Mr. Quarles again referred to the two basic principles of the American defense position. Strength on the periphery can only be created when the German armed forces are strong enough to oppose attacks by guerrilla forces of the East Zone. It is necessary to make a distinction between guerrilla activity and a massive Soviet aggression. Strong German forces are indispensable if one is to oppose all aggressions which are less than a massive attack of the entire East Bloc.

The Chancellor observed that in such a major conflict the first hour would be decisive and he feared, for the previously mentioned reasons, that the Soviets would have the advantage.

Mr. Quarles disagreed with this. The Americans, in their planning, are prepared to grant the Soviets the advantage of the first blow since they believe they have achieved such a strong position that it would be possible to wage a decisive retaliatory blow, despite a surprise attack, which would make any massive Russian aggression a risk. Therefore, not the first day but the first week is decisive.

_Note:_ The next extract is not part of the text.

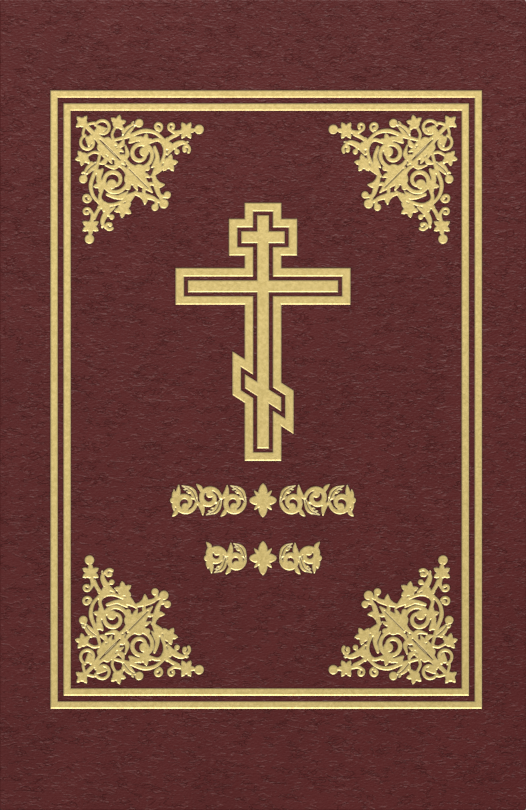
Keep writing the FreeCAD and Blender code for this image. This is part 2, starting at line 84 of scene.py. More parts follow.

The conversation ended at 1:25 p.m.

Weber
3
  1. Source: Department of State, Central Files, 611.62A/10–1256. Secret. Drafted by Weber on September 11. In an October 12 note to Murphy, attached to the source text, Beam wrote:

    “Attached is a copy of a German report of the conversation between Chancellor Adenauer and Secretary Quarles at Bonn on September 10, 1956. I understand Mr. Reinstein has previously shown you this report which was sent us by the Embassy. Presumably it was prepared by the Chancellor’s personal translator, Herr Weber.

    “The conversation dealt almost entirely with the recent doubts of the Chancellor with reference to American political-military policy.

    “The very last statement attributed to Mr. Quarles to the effect that ‘not the first day but the first week is decisive’, is apparently the basis of Adenauer’s misunderstanding of the U.S. position which he expressed in his talk with you.”

  2. Not further identified.
  3. Printed from a copy that bears this typed signature.